How to Prime a New Coil
Burning out a brand-new coil on the first puff is a common mistake, and it’s entirely preventable. Before you fire a new coil, you need to prime it by pre-saturating the wick with e-liquid.
Start by applying a few drops of juice directly onto the exposed cotton visible through the ports on the side of the coil and into the top opening. Then install the coil, fill the tank, and wait. Five minutes is the minimum, but 10 to 15 is better. If you’re using a thick, high-VG juice, give it closer to 20 or even 30 minutes. The cotton needs to be fully soaked before heat touches it.

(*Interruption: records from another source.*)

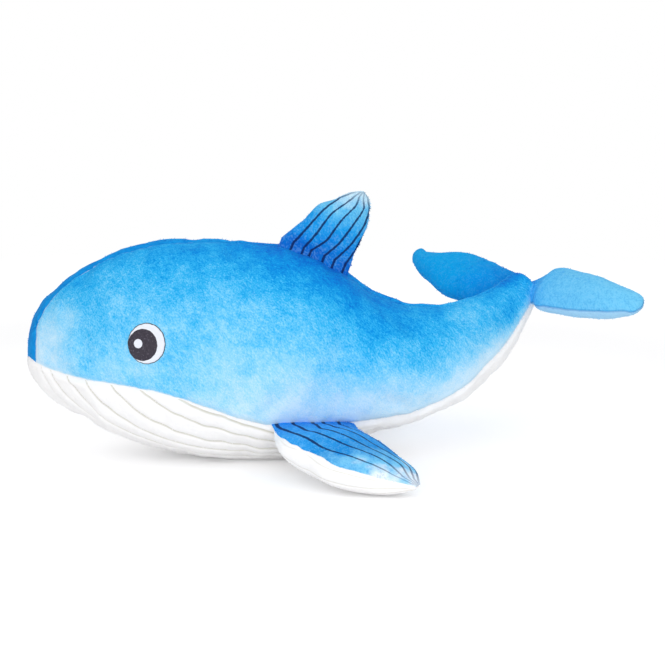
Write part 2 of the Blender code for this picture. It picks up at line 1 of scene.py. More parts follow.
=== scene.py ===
"""The looks of a stuffed toy whale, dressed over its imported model.

The cover is sewn from panels of short plush. Each panel is a closed sheet of fabric, laid on the same
smooth body as the solids, puffed up by a cloth simulation between its seams, and given its seam dents,
sewn ribs, pile and printed colours here. Metres, +X from the nose to the tail, +Y to the whale's right.
"""
import json
import math

import bmesh
import bpy
import numpy as np
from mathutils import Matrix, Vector
from mathutils.bvhtree import BVHTree

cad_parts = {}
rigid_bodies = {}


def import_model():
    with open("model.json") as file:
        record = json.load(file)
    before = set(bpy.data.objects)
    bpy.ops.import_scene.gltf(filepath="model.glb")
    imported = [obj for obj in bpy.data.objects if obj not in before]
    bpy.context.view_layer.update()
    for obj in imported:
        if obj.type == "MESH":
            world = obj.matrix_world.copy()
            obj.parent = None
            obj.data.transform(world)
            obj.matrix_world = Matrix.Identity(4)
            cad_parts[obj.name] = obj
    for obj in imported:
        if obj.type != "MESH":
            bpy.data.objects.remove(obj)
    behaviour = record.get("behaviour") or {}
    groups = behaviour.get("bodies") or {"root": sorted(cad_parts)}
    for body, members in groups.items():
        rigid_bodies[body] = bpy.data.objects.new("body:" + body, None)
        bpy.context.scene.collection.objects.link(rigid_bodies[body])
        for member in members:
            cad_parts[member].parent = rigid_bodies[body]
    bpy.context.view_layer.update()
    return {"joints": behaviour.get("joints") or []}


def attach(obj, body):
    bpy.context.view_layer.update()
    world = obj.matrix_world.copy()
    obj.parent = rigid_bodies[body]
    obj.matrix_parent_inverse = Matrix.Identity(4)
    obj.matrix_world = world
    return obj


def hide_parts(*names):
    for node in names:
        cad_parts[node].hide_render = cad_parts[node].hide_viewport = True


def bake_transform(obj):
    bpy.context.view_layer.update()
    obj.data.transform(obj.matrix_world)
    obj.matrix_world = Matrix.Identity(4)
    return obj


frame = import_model()

# Overall sizes of the body, as in the solids
BODY_LENGTH = 0.368
BODY_HEIGHT = 0.1595
BODY_WIDTH = 0.130
TAIL_SWING = 0.063
GUSSET_WIDTH = 0.0375

# Stations of the body: place along, rise, swing, height above and below the widest line, half width,
# how far down the belly's seam lies, and the gusset's half width, as shares of the sizes above
STATIONS = [
    (0.000, 0.000, 0.000, 0.000, 0.000, 0.000, -0.12, 0.50),
    (0.003, 0.000, 0.000, 0.092, 0.045, 0.075, -0.12, 0.50),
    (0.012, 0.000, 0.000, 0.178, 0.098, 0.148, -0.06, 0.50),
    (0.032, 0.000, 0.000, 0.256, 0.155, 0.219, 0.04, 0.45),
    (0.064, 0.000, 0.000, 0.330, 0.216, 0.284, 0.13, 0.35),
    (0.113, 0.000, 0.000, 0.406, 0.284, 0.349, 0.16, 0.25),
    (0.173, 0.000, 0.000, 0.477, 0.353, 0.405, 0.18, 0.19),
    (0.252, 0.000, 0.000, 0.525, 0.413, 0.456, 0.21, 0.14),
    (0.342, 0.000, 0.000, 0.537, 0.459, 0.490, 0.31, 0.10),
    (0.431, 0.000, 0.000, 0.524, 0.470, 0.500, 0.47, 0.04),
    (0.521, 0.000, 0.000, 0.496, 0.468, 0.483, 0.58, 0.00),
    (0.600, -0.007, 0.000, 0.422, 0.430, 0.433, 0.63, 0.00),
    (0.680, -0.018, 0.000, 0.312, 0.362, 0.365, 0.67, 0.00),
    (0.749, -0.027, 0.047, 0.266, 0.304, 0.303, 0.70, 0.00),
    (0.819, -0.014, 0.163, 0.240, 0.248, 0.247, 0.58, 0.00),
    (0.869, 0.022, 0.314, 0.213, 0.209, 0.204, 0.36, 0.00),
    (0.915, 0.078, 0.512, 0.184, 0.172, 0.168, 0.25, 0.00),
    (0.955, 0.143, 0.725, 0.148, 0.130, 0.138, 0.08, 0.00),
    (0.984, 0.205, 0.915, 0.120, 0.098, 0.114, 0.04, 0.00),
    (0.999, 0.241, 1.020, 0.096, 0.074, 0.092, 0.03, 0.00),
    (1.008, 0.258, 1.075, 0.000, 0.000, 0.000, 0.03, 0.00),
]
LAST_ROW = len(STATIONS) - 1
GUSSET_START = 2.6
GUSSET_END = 9.5
REST_ROW = 9.36
FLOOR_SINK = 0.0003

# Outlines of the limbs from root to tip: reach, middle of the chord, half chord and half thickness
DORSAL_OUTLINE = [
    (0.00, -0.050, 0.520, 0.280),
    (0.17, -0.013, 0.470, 0.400),
    (0.37, 0.043, 0.424, 0.500),
    (0.59, 0.095, 0.370, 0.470),
    (0.77, 0.169, 0.253, 0.370),
    (0.92, 0.216, 0.144, 0.220),
    (1.00, 0.238, 0.000, 0.000),
]
FIN_OUTLINE = [
    (0.00, 0.150, 0.560, 0.200),
    (0.16, 0.181, 0.622, 0.350),
    (0.36, 0.245, 0.675, 0.500),
    (0.58, 0.410, 0.622, 0.500),
    (0.78, 0.562, 0.562, 0.420),
    (0.93, 0.761, 0.347, 0.250),
    (1.00, 1.021, 0.000, 0.000),
]
LEFT_FLUKE_OUTLINE = [
    (0.00, 0.060, 0.310, 0.290),
    (0.04, 0.057, 0.366, 0.390),
    (0.12, 0.052, 0.392, 0.440),
    (0.29, 0.030, 0.383, 0.490),
    (0.50, 0.012, 0.345, 0.500),
    (0.70, -0.010, 0.277, 0.430),
    (0.86, -0.009, 0.204, 0.320),
    (0.96, -0.017, 0.144, 0.170),
    (1.00, -0.033, 0.000, 0.000),
]
RIGHT_FLUKE_OUTLINE = [
    (0.00, -0.080, 0.350, 0.160),
    (0.12, -0.066, 0.397, 0.350),
    (0.29, -0.008, 0.407, 0.490),
    (0.50, 0.040, 0.396, 0.500),
    (0.70, 0.074, 0.282, 0.430),
    (0.86, 0.111, 0.178, 0.320),
    (0.96, 0.202, 0.136, 0.170),
    (1.00, 0.210, 0.000, 0.000),
]

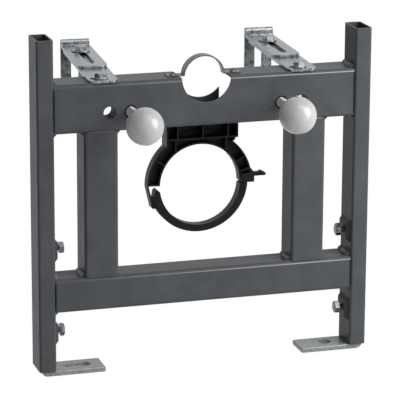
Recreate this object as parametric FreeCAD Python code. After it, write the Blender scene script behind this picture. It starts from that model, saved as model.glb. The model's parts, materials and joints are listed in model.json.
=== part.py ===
import FreeCAD, Part
import math
import os

os.makedirs("parts", exist_ok=True)

V = FreeCAD.Vector

# Overall sizes, millimetres, X across, Y towards the wall, Z up from the floor
frame_w = 400.0
upright_w = 20.0
upright_d = 40.0
upright_len = 390.0
right_short = 5.0
tube_t = 2.0
upright_r = 3.0
post_w = 40.0
post_in = 75.0
tube_r = 4.0
beam_set_back = 1.0
beam_d = 40.0
upper_h = 57.0
upper_t = 3.0
lower_h = 40.0
upper_top_up = 338.0
lower_top_up = 110.0
seat_gap = 0.3

# Fixing pattern of the pan and the pipes
stud_spacing = 180.0
free_step = 25.0
free_spacing = stud_spacing + 2 * free_step
stud_drop = 35.0
waste_drop = 135.0
stud_r = 6.0
stud_hole_r = 7.6
bush_r = 12.0
bush_len = 18.0
notch_r = 29.5
pipe_drop = 1.5

# Flush pipe seat and strap
saddle_y = 27.0
saddle_w = 45.0
saddle_r = 28.8
strap_r = 24.9
strap_t = 1.5
strap_w = 12.0
strap_mid_y = 18.0
strap_screw_x = 36.0
strap_screw_r = 2.0
strap_foot_end = 44.0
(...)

Before firing the device, take a few gentle draws with the power off and the airflow closed. These “primer puffs” create a slight vacuum that helps pull liquid into the wick. When you do fire for the first time, start at the low end of the coil’s recommended wattage and work your way up over the first several puffs.
Why You Shouldn’t Vape a Burnt Coil
Pushing through the bad taste isn’t just unpleasant. When the base liquids in e-juice (propylene glycol and vegetable glycerin) overheat on a degraded coil, they break down into compounds you don’t want to inhale. These include formaldehyde, acetaldehyde, and acrolein, all of which form when coil temperatures climb past normal operating range. Acrolein in particular is a potent respiratory irritant. A functioning, properly wicked coil keeps temperatures in check. A burnt coil with exposed, dry cotton does not.
If the taste is off, stop using it. A replacement coil costs a few dollars and takes 30 seconds to swap. There’s no good reason to keep vaping on one that’s done.